Вскоре вдовец женился, третий раз в жизни, и Кузнецова поторопилась подробно, впервые в истории описать чукотский свадебный обряд. В качестве угощения на нём были замороженное мясо и замороженная кровь, разбитые молотком. Их подали к чаю. Перед таким десертом поели, конечно, свежего варёного мяса.
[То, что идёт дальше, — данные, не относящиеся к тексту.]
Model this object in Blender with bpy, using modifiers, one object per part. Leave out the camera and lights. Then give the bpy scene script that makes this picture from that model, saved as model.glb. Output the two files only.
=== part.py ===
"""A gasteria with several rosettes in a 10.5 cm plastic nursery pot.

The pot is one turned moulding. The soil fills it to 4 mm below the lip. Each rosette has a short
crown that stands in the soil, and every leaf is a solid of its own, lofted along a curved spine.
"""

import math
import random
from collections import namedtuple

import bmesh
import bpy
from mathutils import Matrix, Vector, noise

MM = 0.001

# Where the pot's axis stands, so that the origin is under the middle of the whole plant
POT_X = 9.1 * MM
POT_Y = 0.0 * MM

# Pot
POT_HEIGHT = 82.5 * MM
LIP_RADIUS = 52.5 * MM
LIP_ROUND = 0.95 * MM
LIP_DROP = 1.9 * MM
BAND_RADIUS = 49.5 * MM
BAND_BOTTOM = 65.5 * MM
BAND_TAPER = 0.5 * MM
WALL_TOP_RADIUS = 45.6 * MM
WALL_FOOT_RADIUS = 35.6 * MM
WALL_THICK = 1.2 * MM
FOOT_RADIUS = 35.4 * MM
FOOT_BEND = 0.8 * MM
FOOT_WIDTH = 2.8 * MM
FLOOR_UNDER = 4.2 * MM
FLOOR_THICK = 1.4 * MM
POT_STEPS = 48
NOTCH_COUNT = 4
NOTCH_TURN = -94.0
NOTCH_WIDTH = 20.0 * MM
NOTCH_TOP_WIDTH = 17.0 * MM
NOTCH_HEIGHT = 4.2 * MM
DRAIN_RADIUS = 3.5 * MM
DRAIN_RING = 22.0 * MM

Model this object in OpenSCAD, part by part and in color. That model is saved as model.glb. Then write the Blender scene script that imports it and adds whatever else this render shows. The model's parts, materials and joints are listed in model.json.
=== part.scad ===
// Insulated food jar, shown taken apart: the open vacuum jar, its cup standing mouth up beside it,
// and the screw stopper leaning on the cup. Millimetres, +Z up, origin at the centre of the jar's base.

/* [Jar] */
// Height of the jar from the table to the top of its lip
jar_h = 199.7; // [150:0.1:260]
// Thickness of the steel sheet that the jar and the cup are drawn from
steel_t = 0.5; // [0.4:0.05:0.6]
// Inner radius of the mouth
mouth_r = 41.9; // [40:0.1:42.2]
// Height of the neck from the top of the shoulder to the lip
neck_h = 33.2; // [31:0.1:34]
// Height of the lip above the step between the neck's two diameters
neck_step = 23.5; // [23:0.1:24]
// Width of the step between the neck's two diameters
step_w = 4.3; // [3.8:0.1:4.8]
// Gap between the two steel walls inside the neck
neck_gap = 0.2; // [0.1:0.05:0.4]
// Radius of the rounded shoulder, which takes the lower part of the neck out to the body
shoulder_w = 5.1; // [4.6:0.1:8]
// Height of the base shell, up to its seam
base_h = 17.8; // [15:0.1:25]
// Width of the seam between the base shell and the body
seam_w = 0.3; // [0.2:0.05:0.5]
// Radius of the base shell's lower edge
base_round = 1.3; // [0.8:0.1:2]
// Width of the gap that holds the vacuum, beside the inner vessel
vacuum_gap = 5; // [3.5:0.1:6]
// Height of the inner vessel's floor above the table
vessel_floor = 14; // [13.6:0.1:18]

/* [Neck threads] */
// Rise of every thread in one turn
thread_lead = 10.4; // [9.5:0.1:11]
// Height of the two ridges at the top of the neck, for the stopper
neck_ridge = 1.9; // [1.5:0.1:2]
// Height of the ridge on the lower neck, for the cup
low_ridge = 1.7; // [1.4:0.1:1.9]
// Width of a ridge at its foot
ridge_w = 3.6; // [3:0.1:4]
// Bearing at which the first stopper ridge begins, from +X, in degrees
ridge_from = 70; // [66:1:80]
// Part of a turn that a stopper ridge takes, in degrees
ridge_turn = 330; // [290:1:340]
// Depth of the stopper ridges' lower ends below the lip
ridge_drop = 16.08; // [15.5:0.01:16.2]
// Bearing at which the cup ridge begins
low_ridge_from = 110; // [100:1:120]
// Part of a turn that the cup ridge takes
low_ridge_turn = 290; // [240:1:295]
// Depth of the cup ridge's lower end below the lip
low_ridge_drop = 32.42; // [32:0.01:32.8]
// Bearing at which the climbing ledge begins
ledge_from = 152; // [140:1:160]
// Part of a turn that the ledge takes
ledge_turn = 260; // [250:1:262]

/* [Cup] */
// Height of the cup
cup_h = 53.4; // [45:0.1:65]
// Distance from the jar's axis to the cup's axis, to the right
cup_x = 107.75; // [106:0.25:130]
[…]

Чукчи рассказывали сказки и реальные истории своих отцов и дедушек. Варвара Григорьевна в ответ пыталась рассказать про Ленинград, про блокаду, про музей и про то, как они с другими сотрудниками музей спасали. Как дежурила, забрасывая песком зажигательные бомбы. Чукчи дивились, представляли явно что-то своё, диковинное. И опять рассказывали о вороне-волшебнике, об охоте, оленях, волках и простой чукотской любви.
Всё зря?
За три года Кузнецова выучила чукотский (луораветланский!), собрала много уникального материала и предвкушала, сколько же выйдет из него работ — не только диссертация. Одно беспокоило — она чувствовала себя странновато. Впрочем, нормальная жизнь должна была поправить здоровье. Сердечно распрощавшись с товарищами оленеводами, Варвара Григорьевна поехала в Ленинград.
Однако лучше ей дома не стало. Неясно было, просто трудные условия подорвали здоровье Кузнецовой или она чем-то заразилась (например, паразитами), но ей было всё труднее читать, писать, формулировать мысли. Поначалу она успешно защитилась и даже написала очень объёмную статью по праздникам и обрядам чукчей-оленеводов, но вскоре стало ясно, что наукой она больше заниматься не сможет.
Через два года после возвращения Кузнецовой вышла в отпуск по болезни: пыталась справиться с тем, что явно было органическим поражением мозга. Институт три года удерживал за ней должность, пока стало ясно, что она не вернётся.
После увольнения Варвара Григорьевна прожила ещё двадцать лет — за ней ухаживали близкие. Разбор её дневников затянулся тоже на годы, и это делали уже другие люди, понимающие всю их ценность. Её фотографии почти сразу заполучила себе ленинградская Кунсткамера — в советское время музей Петра стал специализироваться на антропологии и этнографии. Эти фотографии можно увидеть на сайте музея.